## Begin
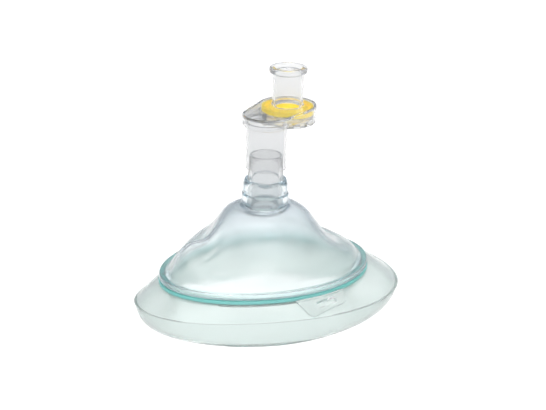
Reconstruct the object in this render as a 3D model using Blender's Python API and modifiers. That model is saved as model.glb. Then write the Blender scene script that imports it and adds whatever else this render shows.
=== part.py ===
"""Pocket resuscitation mask with an offset one-way valve.

Frame: +X from the nose end to the chin end, +Z up along the neck, z = 0 on the face cushion's
contact ring, origin at the centre of the cushion's outline. Lengths are in metres.
"""
import math

import bmesh
import bpy
from mathutils import Matrix, Vector

MM = 0.001
GAP = 0.35 * MM                  # clearance kept between neighbouring pieces

# ---- face outline: the flange where the dome meets the cushion --------------------------------
OUTLINE_X = 52.85 * MM           # half length of the flange
OUTLINE_Y = 39.12 * MM           # half width of the flange
EGG = 0.071                      # the chin end is wider than the nose end
EGG_2 = -0.014
AROUND = 40                      # sections round the mask
TURNED = 32                      # sides of a turned piece

# ---- heights of the stack, from the face up ---------------------------------------------------
CUSHION_TOP = 18.7 * MM
BEAD_BOTTOM, BEAD_TOP = 19.05 * MM, 20.55 * MM
RIM_BOTTOM, RIM_TOP = 20.9 * MM, 23.6 * MM
NECK_BASE = 52.8 * MM            # where the dome meets the collar
COLLAR_TOP = 65.6 * MM
CONNECTOR_TOP = 77.4 * MM
TUBE_BOTTOM = 70.8 * MM          # lower end of the valve's patient tube
CHAMBER_BOTTOM = 88.5 * MM
BODY_TOP = 95.4 * MM
COVER_BOTTOM, COVER_TOP = 95.75 * MM, 97.0 * MM
MOUTHPIECE_TOP = 115.0 * MM

# ---- radii ------------------------------------------------------------------------------------
NECK_X = 0.4 * MM                # the neck's axis
NECK_RADIUS = 11.5 * MM
COLLAR_BORE = 8.75 * MM
DOME_WALL = 1.6 * MM
CUSHION_WALL = 1.0 * MM
PATIENT_RADIUS, PATIENT_BORE = 9.5 * MM, 8.45 * MM
LEFT_RADIUS = 11.4 * MM          # round end of the valve over the neck
CHAMBER_RADIUS, CHAMBER_BORE = 13.7 * MM, 12.65 * MM
MOUTH_RADIUS, MOUTH_BORE = 7.4 * MM, 6.2 * MM
DIAPHRAGM_RADIUS = 12.3 * MM
DISC_RADIUS = 7.2 * MM
VALVE_REACH = 19.1 * MM          # from the neck's axis to the mouthpiece's axis
VALVE_TURN = math.radians(27)    # direction of the mouthpiece seen from above, from +X
PORT_ANGLE = math.radians(40)    # place of the inflation port on the outline

NECK = Vector((NECK_X, 0, 0))
CHAMBER = NECK + VALVE_REACH * Vector((math.cos(VALVE_TURN), math.sin(VALVE_TURN), 0))


def clear_scene():
    for thing in list(bpy.data.objects):
        bpy.data.objects.remove(thing, do_unlink=True)


def new_collection(name):
    collection = bpy.data.collections.new(name)
    bpy.context.scene.collection.children.link(collection)
    return collection


def plastic(name, colour, roughness, alpha=1.0):
    material = bpy.data.materials.new(name)
    material.use_nodes = True
    shader = material.node_tree.nodes["Principled BSDF"]
    shader.inputs["Base Color"].default_value = (*colour, 1)
    shader.inputs["Roughness"].default_value = roughness
    shader.inputs["Metallic"].default_value = 0
    shader.inputs["Alpha"].default_value = alpha
    return material


clear_scene()
PARTS = new_collection("pocket_mask")
CUTTERS = new_collection("cutters")
SHELL = plastic("clear_shell", (0.80, 0.87, 0.89), 0.10, 0.45)
SOFT = plastic("cushion_vinyl", (0.78, 0.92, 0.89), 0.25, 0.60)
TEAL = plastic("bond_teal", (0.17, 0.62, 0.58), 0.25)
CLEAR = plastic("clear_valve", (0.86, 0.88, 0.89), 0.06, 0.35)
YELLOW = plastic("yellow_silicone", (0.90, 0.66, 0.02), 0.40)


# ---- modelling helpers ------------------------------------------------------------------------
def link(name, mesh, material=None, collection=PARTS):
    thing = bpy.data.objects.new(name, mesh)
    collection.objects.link(thing)
    if material:
        mesh.materials.append(material)
    return thing


def shade(thing):
    thing.data.shade_smooth()
    thing.data.set_sharp_from_angle(angle=math.radians(35))


def turned(name, profile, axis, material=None, collection=PARTS, sides=TURNED):
    """A solid of revolution about the vertical through axis. The profile is in (radius, height)."""
    mesh = bpy.data.meshes.new(name)
    points = [(radius, 0, height) for radius, height in profile]
    on_axis = profile[0][0] == 0
    edges = [(i, i + 1) for i in range(len(points) - 1)]
    if not on_axis:
        edges.append((len(points) - 1, 0))
    mesh.from_pydata(points, edges, [])
    thing = link(name, mesh, material, collection)
    thing.location = axis
    screw = thing.modifiers.new("Turn", "SCREW")
    screw.steps = screw.render_steps = sides
    screw.use_merge_vertices = True
    screw.merge_threshold = 0.00001
    return thing


def ring(name, inner, outer, bottom, top, axis, material=None, collection=PARTS):
    return turned(name, [(inner, top), (outer, top), (outer, bottom), (inner, bottom)],
                  axis, material, collection)


def rod(name, radius, bottom, top, axis, collection=CUTTERS):
    return turned(name, [(0, top), (radius, top), (radius, bottom), (0, bottom)],
                  axis, None, collection)


def plate(name, outlines, bottom, top, material=None, collection=PARTS):
    """A flat plate from closed outlines in X and Y; an outline inside another is a hole."""
    curve = bpy.data.curves.new(name, "CURVE")
    curve.dimensions = "2D"
    curve.fill_mode = "BOTH"
    curve.extrude = (top - bottom) / 2
    for outline in outlines:
        spline = curve.splines.new("POLY")
        spline.points.add(len(outline) - 1)
        for point, (x, y) in zip(spline.points, outline):
            point.co = (x, y, 0, 1)
        spline.use_cyclic_u = True
    flat = bpy.data.objects.new(name + "_outline", curve)
    CUTTERS.objects.link(flat)
    bpy.context.view_layer.update()
    mesh = bpy.data.meshes.new_from_object(flat.evaluated_get(bpy.context.evaluated_depsgraph_get()))
    bpy.data.objects.remove(flat, do_unlink=True)
    work = bmesh.new()
    work.from_mesh(mesh)
    bmesh.ops.remove_doubles(work, verts=work.verts, dist=1e-6)
    bmesh.ops.translate(work, verts=work.verts, vec=(0, 0, (top + bottom) / 2))
    bmesh.ops.recalc_face_normals(work, faces=work.faces)
    work.to_mesh(mesh)
    work.free()
    mesh.materials.clear()
    return link(name, mesh, material, collection)


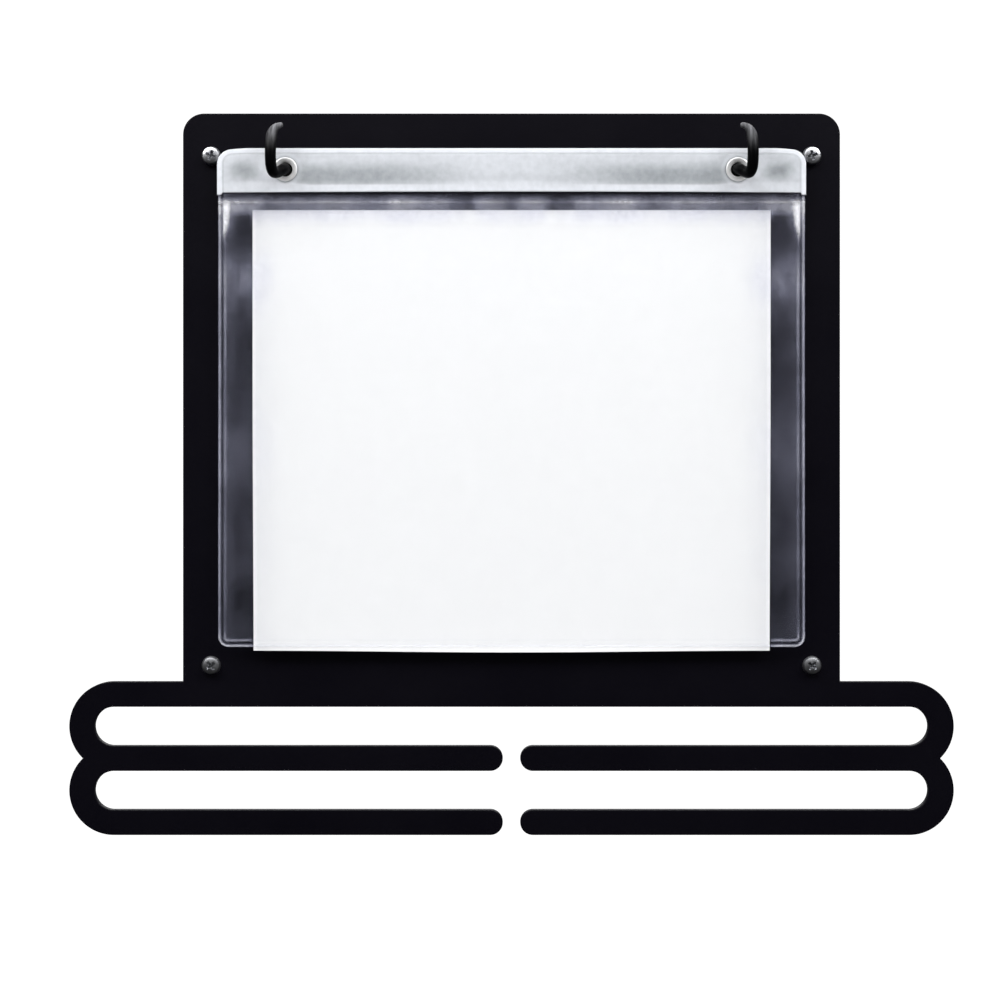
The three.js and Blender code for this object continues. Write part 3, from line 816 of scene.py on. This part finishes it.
def nut_mesh(node):
    """A hexagon nut whose corners are turned off at 30 degrees on both faces."""
    size = size_of(node)
    flats, thick = size.z / 2, size.y

    def hexagon(angle, y, radius):
        if radius < 0.8 * flats:
            return radius
        sector = (angle + pi / 6) % (pi / 3) - pi / 6
        edge = flats / cos(sector - pi / 6 if sector > 0 else sector + pi / 6)
        bevel = flats * 0.97 + min(y, thick - y) * 1.73
        return min(edge, bevel)

    rows = [thick * t for t in (0, 0.03, 0.06, 0.09, 0.13, 0.18, 0.25, 0.5)]
    rows += [thick - y for y in reversed(rows[:-1])]
    bore = HOOK_HOLE_RADIUS
    inner = [(bore, thick - 0.3 * MM), (bore, 0.3 * MM)]
    profile = [(bore + 0.3 * MM, 0), *[(flats, y) for y in rows], (bore + 0.3 * MM, thick), *inner]
    return turned("hook_nut_hex", profile, 72, closed=True, shape=hexagon, sharp_angle=24)


def make_hooks():
    washer = washer_mesh("hook_washer_left", HOOK_HOLE_RADIUS)
    nut = nut_mesh("hook_nut_left")
    for side, sign in SIDES:
        rod = hook_mesh(side, sign)
        piece(f"hook_rod_{side}", rod, HOOK_PAINT, "wall_unit", "hook_black", f"hook_{side}")
        for name, mesh in (("washer", washer), ("nut", nut)):
            fitting(f"{name}_{side}", mesh, FIXING, "wall_unit", "fixing_steel", f"hook_{name}_{side}")


# The sleeve. Its films are flat welds along the edges with a softly bulging pocket inside them.

FILM_HALF = film_high.x
FILM_BOTTOM = film_low.z - BASE
FILM_TOP = film_high.z - BASE
FILM_DEPTH = PLATE_FRONT - film_low.y
BACK_FILM_DEPTH = PLATE_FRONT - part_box("sleeve_back_film")[0].y
HEADER_HALF = header_high.x
HEADER_BOTTOM = header_low.z - BASE
HEADER_TOP = header_high.z - BASE
HEADER_DEPTH = PLATE_FRONT - header_low.y
SHEET_HALF = sheet_high.x
SHEET_TOP = sheet_high.z - BASE
SHEET_BOTTOM = sheet_low.z - BASE
SHEET_DEPTH = PLATE_FRONT - sheet_low.y
TOP_WELD = HEADER_BOTTOM - TOP_WELD_DROP
EYELETS = [middle_of(f"eyelet_{side}") for side, _ in SIDES]


def rounded_half_width(half, radius, past):
    """Half a panel's width at a distance past the start of its rounded corners."""
    if past <= 0:
        return half
    return half - radius + sqrt(max(radius**2 - past**2, 0))


def rounded_inset(half, radius, x, past):
    """How far a point lies inside a panel's sides and the edge between its rounded corners."""
    beside = abs(x) - (half - radius)
    if beside > 0 and past > 0:
        return radius - hypot(beside, past)
    return min(half - abs(x), radius - past)


def film_half_width(height):
    return rounded_half_width(FILM_HALF, FILM_CORNER_RADIUS, FILM_BOTTOM + FILM_CORNER_RADIUS - height)


def film_inset(x, height):
    return rounded_inset(FILM_HALF, FILM_CORNER_RADIUS, x, FILM_BOTTOM + FILM_CORNER_RADIUS - height)


def over_sheet(x):
    return fade(SHEET_HALF - 1 * MM, SHEET_HALF + 2 * MM, abs(x))


def mouth_at(x, height):
    """1 at the open lower edge over the sheet, falling to 0 further up and to the sides."""
    return over_sheet(x) * fade(FILM_BOTTOM + 6 * MM, FILM_BOTTOM + 16 * MM, height)


def weld_at(inset):
    return fade(WELD_WIDTH - 0.4 * MM, WELD_WIDTH + 0.2 * MM, inset)


def front_film_depth(x, height):
    inset = film_inset(x, height)
    side_inset = FILM_HALF - abs(x)
    mouth = mouth_at(x, height)
    weld = weld_at(inset)
    over_weld = height - TOP_WELD
    high_up = smoothstep(FILM_TOP - 36 * MM, FILM_TOP - 8 * MM, height)
    clear_of_header = fade(-9 * MM, -1 * MM, over_weld)
    depth = FILM_DEPTH - 0.05 * MM
    depth -= WELD_STEP * weld * (1 - mouth)
    depth += BEAD_RISE * hump(inset, BEAD_WIDTH / 2, BEAD_WIDTH / 2 + 0.2 * MM) * (1 - 0.8 * mouth)
    depth += INNER_LINE_RISE * hump(inset, WELD_WIDTH + 0.2 * MM, 0.6 * MM) * (1 - 0.85 * mouth)
    puff = 1 - exp(-max(side_inset - WELD_WIDTH, 0) / (2.6 * MM))
    puff *= fade(6 * MM, 16 * MM, side_inset) * clear_of_header * (1 - weld)
    depth += (POCKET_PUFF + POCKET_PUFF_HIGH_UP * high_up) * puff
    depth += 0.10 * MM * wave(x, height, 34 * MM, 1) * smoothstep(3 * MM, 10 * MM, inset) * clear_of_header
    pleats = 0.10 * MM * wave(x, height * 0.25, 5 * MM, 2) + 0.06 * MM * wave(x, height * 0.3, 11 * MM, 3)
    depth += pleats * hump(over_weld, -3.5 * MM, 4.5 * MM)
    pinch = hump(over_weld, 0, 3.2 * MM) * smoothstep(WELD_WIDTH, WELD_WIDTH + 1.5 * MM, side_inset)
    return depth - TOP_WELD_PINCH * pinch + TOP_WELD_RISE * hump(over_weld, 0, 0.5 * MM)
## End
- **PROBLEM**
Extract the lines of the preceding material that run from the line with "The three.js and" through the line with "flats, thick = size.z / 2, size.y", inclusive, reproducing them exactly and adding nothing.

- **SOLUTION FOR THIS TASK**
The three.js and Blender code for this object continues. Write part 3, from line 816 of scene.py on. This part finishes it.
def nut_mesh(node):
    """A hexagon nut whose corners are turned off at 30 degrees on both faces."""
    size = size_of(node)
    flats, thick = size.z / 2, size.y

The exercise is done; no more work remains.